Return the listing below word for word.
* Start PROVIDED INFORMATION *
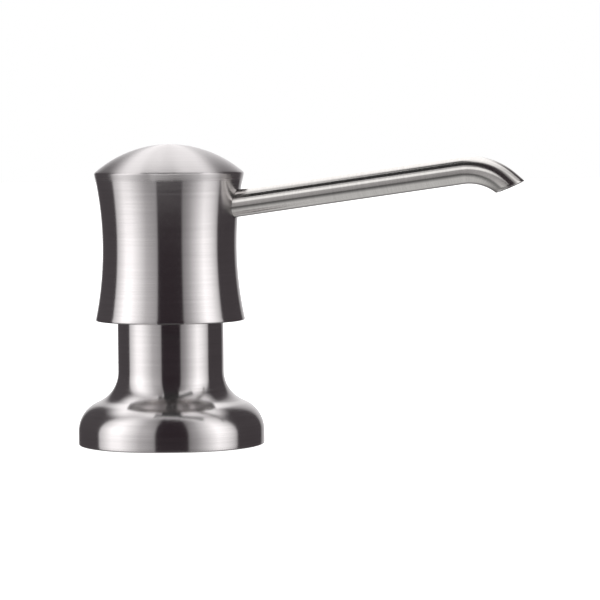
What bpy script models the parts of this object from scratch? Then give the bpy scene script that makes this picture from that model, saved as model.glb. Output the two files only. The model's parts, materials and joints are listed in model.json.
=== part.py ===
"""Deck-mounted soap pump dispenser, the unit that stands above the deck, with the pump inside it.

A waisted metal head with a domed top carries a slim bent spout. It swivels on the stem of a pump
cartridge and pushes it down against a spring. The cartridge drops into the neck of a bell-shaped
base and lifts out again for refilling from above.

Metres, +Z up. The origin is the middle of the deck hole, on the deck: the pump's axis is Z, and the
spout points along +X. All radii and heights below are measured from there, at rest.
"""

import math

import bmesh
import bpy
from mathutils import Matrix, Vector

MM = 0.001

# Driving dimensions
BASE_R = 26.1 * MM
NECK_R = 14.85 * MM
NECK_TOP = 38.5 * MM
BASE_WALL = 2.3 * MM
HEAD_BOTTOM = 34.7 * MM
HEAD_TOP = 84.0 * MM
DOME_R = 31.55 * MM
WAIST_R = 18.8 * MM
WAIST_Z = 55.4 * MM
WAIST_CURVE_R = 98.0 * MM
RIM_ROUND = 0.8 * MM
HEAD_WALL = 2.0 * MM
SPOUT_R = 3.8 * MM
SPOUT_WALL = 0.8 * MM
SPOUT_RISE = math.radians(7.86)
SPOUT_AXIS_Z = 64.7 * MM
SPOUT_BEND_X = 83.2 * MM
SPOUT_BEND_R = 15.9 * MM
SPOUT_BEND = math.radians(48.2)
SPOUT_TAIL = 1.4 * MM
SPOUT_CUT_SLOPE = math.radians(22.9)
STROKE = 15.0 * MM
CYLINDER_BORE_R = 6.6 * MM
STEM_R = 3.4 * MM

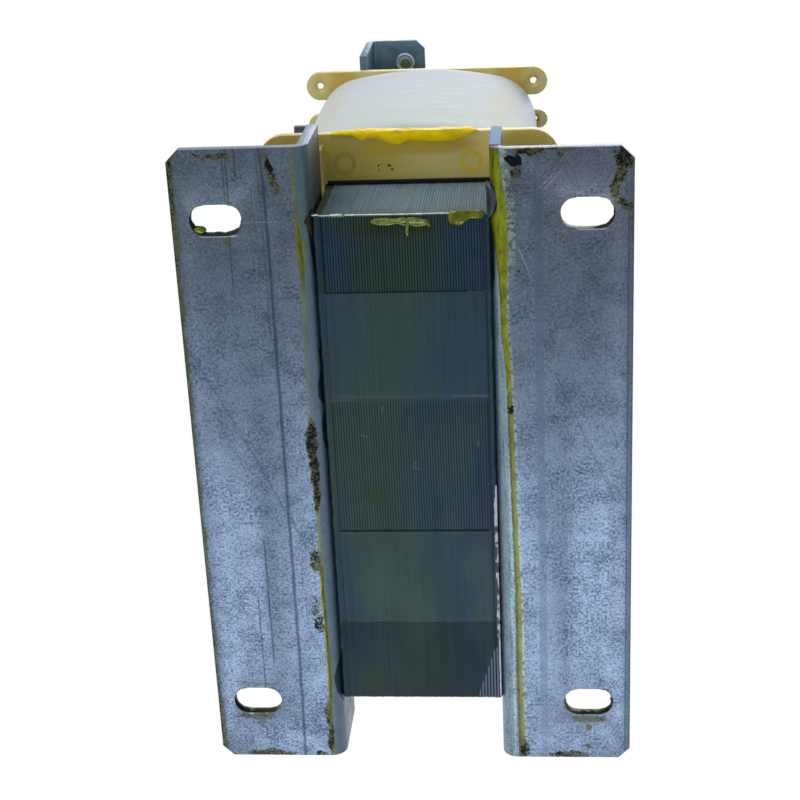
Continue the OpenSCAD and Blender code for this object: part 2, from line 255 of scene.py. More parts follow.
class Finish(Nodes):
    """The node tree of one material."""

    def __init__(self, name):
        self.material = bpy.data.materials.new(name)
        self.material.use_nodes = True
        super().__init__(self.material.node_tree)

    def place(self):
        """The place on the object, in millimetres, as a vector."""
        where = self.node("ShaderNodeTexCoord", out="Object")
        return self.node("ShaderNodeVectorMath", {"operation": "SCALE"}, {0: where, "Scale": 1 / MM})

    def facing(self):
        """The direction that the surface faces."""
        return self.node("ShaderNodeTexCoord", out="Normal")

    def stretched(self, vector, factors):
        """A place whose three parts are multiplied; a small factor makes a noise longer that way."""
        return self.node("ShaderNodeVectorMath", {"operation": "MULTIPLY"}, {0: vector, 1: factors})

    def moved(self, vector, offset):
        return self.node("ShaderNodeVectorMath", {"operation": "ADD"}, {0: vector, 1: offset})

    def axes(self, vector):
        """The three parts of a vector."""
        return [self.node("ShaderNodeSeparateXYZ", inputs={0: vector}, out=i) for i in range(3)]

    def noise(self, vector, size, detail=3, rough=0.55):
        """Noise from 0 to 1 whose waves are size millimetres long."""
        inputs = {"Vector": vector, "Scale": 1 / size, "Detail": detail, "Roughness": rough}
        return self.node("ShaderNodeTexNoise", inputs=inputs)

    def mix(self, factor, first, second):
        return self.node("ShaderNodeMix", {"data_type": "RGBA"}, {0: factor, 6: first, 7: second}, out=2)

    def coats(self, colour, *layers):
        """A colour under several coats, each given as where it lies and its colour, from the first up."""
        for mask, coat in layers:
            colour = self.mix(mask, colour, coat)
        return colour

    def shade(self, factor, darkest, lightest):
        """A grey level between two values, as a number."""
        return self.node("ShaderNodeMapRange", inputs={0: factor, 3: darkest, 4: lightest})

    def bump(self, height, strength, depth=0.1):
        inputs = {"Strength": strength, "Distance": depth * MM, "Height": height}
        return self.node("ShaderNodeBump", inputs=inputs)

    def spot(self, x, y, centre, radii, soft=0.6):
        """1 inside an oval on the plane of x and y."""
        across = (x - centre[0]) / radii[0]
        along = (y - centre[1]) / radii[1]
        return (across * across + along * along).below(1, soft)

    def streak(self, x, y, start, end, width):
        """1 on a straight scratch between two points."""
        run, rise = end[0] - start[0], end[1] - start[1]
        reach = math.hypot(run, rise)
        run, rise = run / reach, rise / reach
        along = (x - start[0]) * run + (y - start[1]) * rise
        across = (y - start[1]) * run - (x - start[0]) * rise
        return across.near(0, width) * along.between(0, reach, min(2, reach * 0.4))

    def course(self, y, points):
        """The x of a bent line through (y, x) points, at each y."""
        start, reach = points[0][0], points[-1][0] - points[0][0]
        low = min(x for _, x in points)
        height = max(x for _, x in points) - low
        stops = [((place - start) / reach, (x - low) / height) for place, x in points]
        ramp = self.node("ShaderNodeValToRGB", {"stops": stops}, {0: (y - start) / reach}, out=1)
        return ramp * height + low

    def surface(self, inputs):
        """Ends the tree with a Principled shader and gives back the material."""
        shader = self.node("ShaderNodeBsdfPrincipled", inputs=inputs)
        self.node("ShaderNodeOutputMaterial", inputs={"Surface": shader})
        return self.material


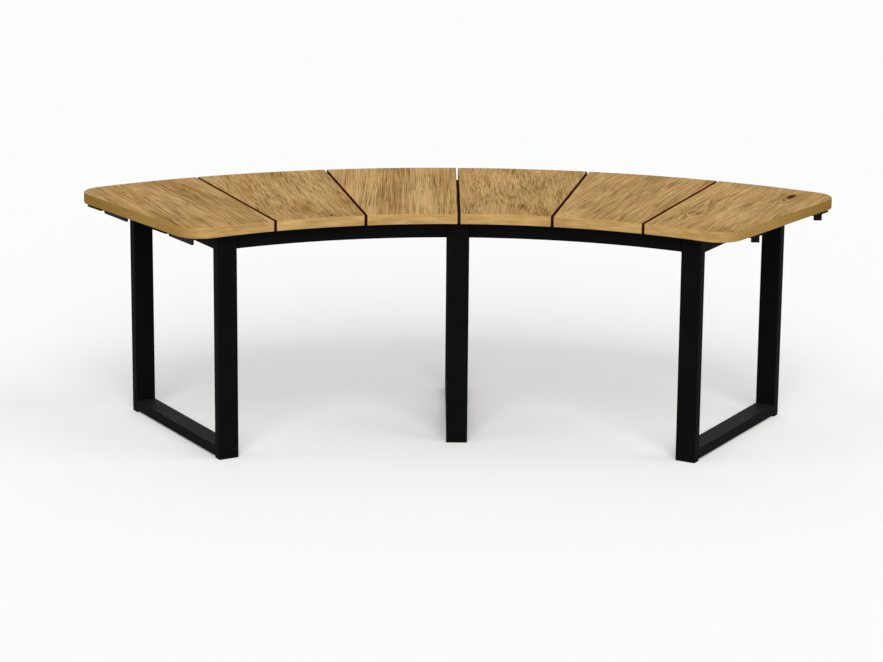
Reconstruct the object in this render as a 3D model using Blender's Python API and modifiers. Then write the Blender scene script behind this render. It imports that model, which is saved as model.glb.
* End PROVIDED INFORMATION *
EXPECTED ANSWER
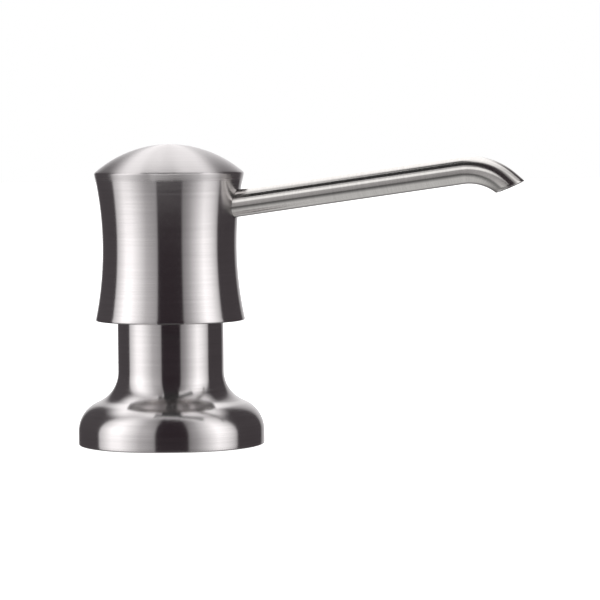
What bpy script models the parts of this object from scratch? Then give the bpy scene script that makes this picture from that model, saved as model.glb. Output the two files only. The model's parts, materials and joints are listed in model.json.
=== part.py ===
"""Deck-mounted soap pump dispenser, the unit that stands above the deck, with the pump inside it.

A waisted metal head with a domed top carries a slim bent spout. It swivels on the stem of a pump
cartridge and pushes it down against a spring. The cartridge drops into the neck of a bell-shaped
base and lifts out again for refilling from above.

Metres, +Z up. The origin is the middle of the deck hole, on the deck: the pump's axis is Z, and the
spout points along +X. All radii and heights below are measured from there, at rest.
"""

import math

import bmesh
import bpy
from mathutils import Matrix, Vector

MM = 0.001

# Driving dimensions
BASE_R = 26.1 * MM
NECK_R = 14.85 * MM
NECK_TOP = 38.5 * MM
BASE_WALL = 2.3 * MM
HEAD_BOTTOM = 34.7 * MM
HEAD_TOP = 84.0 * MM
DOME_R = 31.55 * MM
WAIST_R = 18.8 * MM
WAIST_Z = 55.4 * MM
WAIST_CURVE_R = 98.0 * MM
RIM_ROUND = 0.8 * MM
HEAD_WALL = 2.0 * MM
SPOUT_R = 3.8 * MM
SPOUT_WALL = 0.8 * MM
SPOUT_RISE = math.radians(7.86)
SPOUT_AXIS_Z = 64.7 * MM
SPOUT_BEND_X = 83.2 * MM
SPOUT_BEND_R = 15.9 * MM
SPOUT_BEND = math.radians(48.2)
SPOUT_TAIL = 1.4 * MM
SPOUT_CUT_SLOPE = math.radians(22.9)
STROKE = 15.0 * MM
CYLINDER_BORE_R = 6.6 * MM
STEM_R = 3.4 * MM

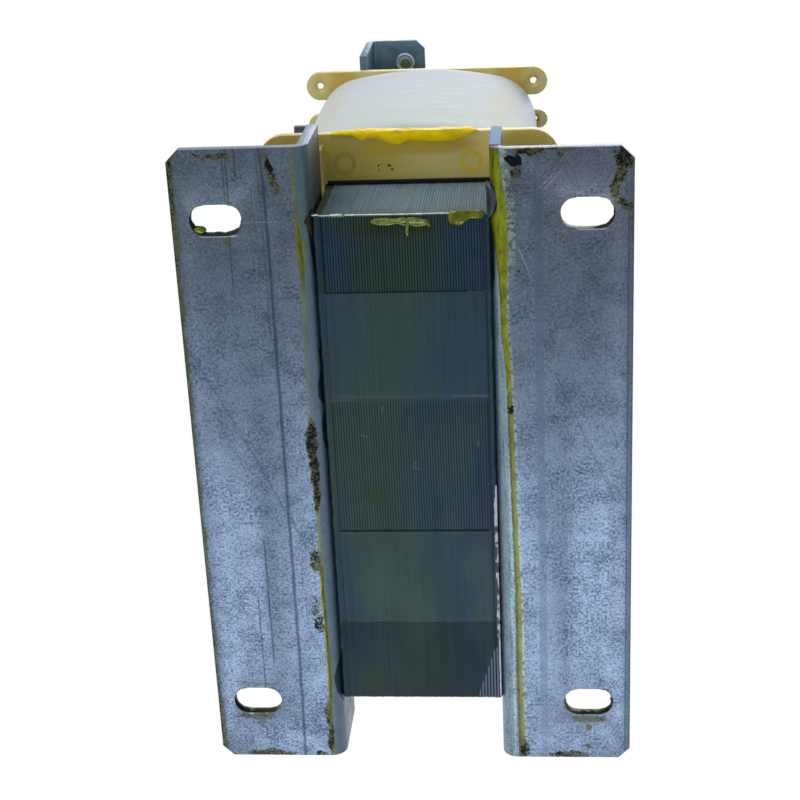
Continue the OpenSCAD and Blender code for this object: part 2, from line 255 of scene.py. More parts follow.
class Finish(Nodes):
    """The node tree of one material."""

    def __init__(self, name):
        self.material = bpy.data.materials.new(name)
        self.material.use_nodes = True
        super().__init__(self.material.node_tree)

    def place(self):
        """The place on the object, in millimetres, as a vector."""
        where = self.node("ShaderNodeTexCoord", out="Object")
        return self.node("ShaderNodeVectorMath", {"operation": "SCALE"}, {0: where, "Scale": 1 / MM})

    def facing(self):
        """The direction that the surface faces."""
        return self.node("ShaderNodeTexCoord", out="Normal")

    def stretched(self, vector, factors):
        """A place whose three parts are multiplied; a small factor makes a noise longer that way."""
        return self.node("ShaderNodeVectorMath", {"operation": "MULTIPLY"}, {0: vector, 1: factors})

    def moved(self, vector, offset):
        return self.node("ShaderNodeVectorMath", {"operation": "ADD"}, {0: vector, 1: offset})

    def axes(self, vector):
        """The three parts of a vector."""
        return [self.node("ShaderNodeSeparateXYZ", inputs={0: vector}, out=i) for i in range(3)]

    def noise(self, vector, size, detail=3, rough=0.55):
        """Noise from 0 to 1 whose waves are size millimetres long."""
        inputs = {"Vector": vector, "Scale": 1 / size, "Detail": detail, "Roughness": rough}
        return self.node("ShaderNodeTexNoise", inputs=inputs)

    def mix(self, factor, first, second):
        return self.node("ShaderNodeMix", {"data_type": "RGBA"}, {0: factor, 6: first, 7: second}, out=2)

    def coats(self, colour, *layers):
        """A colour under several coats, each given as where it lies and its colour, from the first up."""
        for mask, coat in layers:
            colour = self.mix(mask, colour, coat)
        return colour

    def shade(self, factor, darkest, lightest):
        """A grey level between two values, as a number."""
        return self.node("ShaderNodeMapRange", inputs={0: factor, 3: darkest, 4: lightest})

    def bump(self, height, strength, depth=0.1):
        inputs = {"Strength": strength, "Distance": depth * MM, "Height": height}
        return self.node("ShaderNodeBump", inputs=inputs)

    def spot(self, x, y, centre, radii, soft=0.6):
        """1 inside an oval on the plane of x and y."""
        across = (x - centre[0]) / radii[0]
        along = (y - centre[1]) / radii[1]
        return (across * across + along * along).below(1, soft)

    def streak(self, x, y, start, end, width):
        """1 on a straight scratch between two points."""
        run, rise = end[0] - start[0], end[1] - start[1]
        reach = math.hypot(run, rise)
        run, rise = run / reach, rise / reach
        along = (x - start[0]) * run + (y - start[1]) * rise
        across = (y - start[1]) * run - (x - start[0]) * rise
        return across.near(0, width) * along.between(0, reach, min(2, reach * 0.4))

    def course(self, y, points):
        """The x of a bent line through (y, x) points, at each y."""
        start, reach = points[0][0], points[-1][0] - points[0][0]
        low = min(x for _, x in points)
        height = max(x for _, x in points) - low
        stops = [((place - start) / reach, (x - low) / height) for place, x in points]
        ramp = self.node("ShaderNodeValToRGB", {"stops": stops}, {0: (y - start) / reach}, out=1)
        return ramp * height + low

    def surface(self, inputs):
        """Ends the tree with a Principled shader and gives back the material."""
        shader = self.node("ShaderNodeBsdfPrincipled", inputs=inputs)
        self.node("ShaderNodeOutputMaterial", inputs={"Surface": shader})
        return self.material


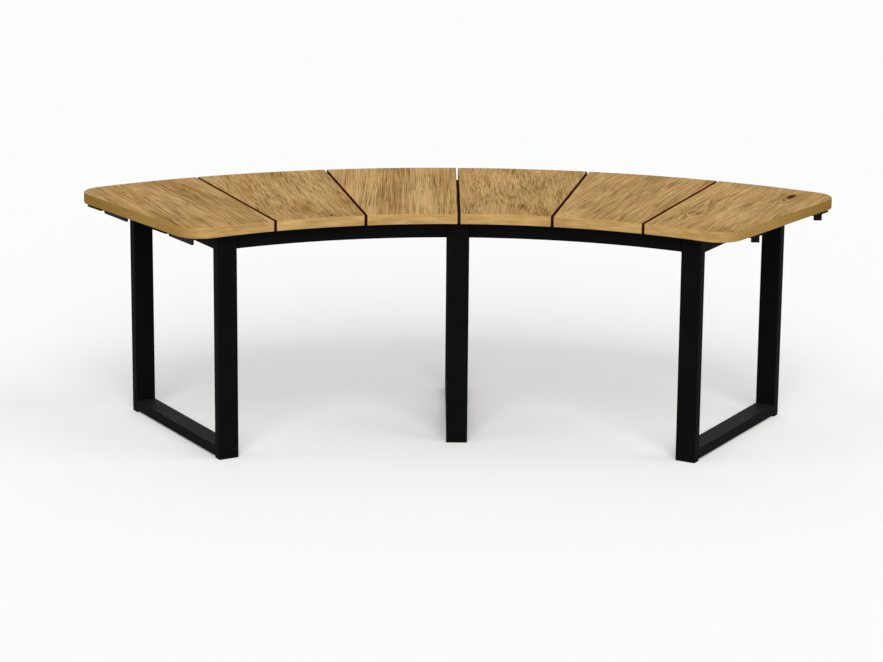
Reconstruct the object in this render as a 3D model using Blender's Python API and modifiers. Then write the Blender scene script behind this render. It imports that model, which is saved as model.glb.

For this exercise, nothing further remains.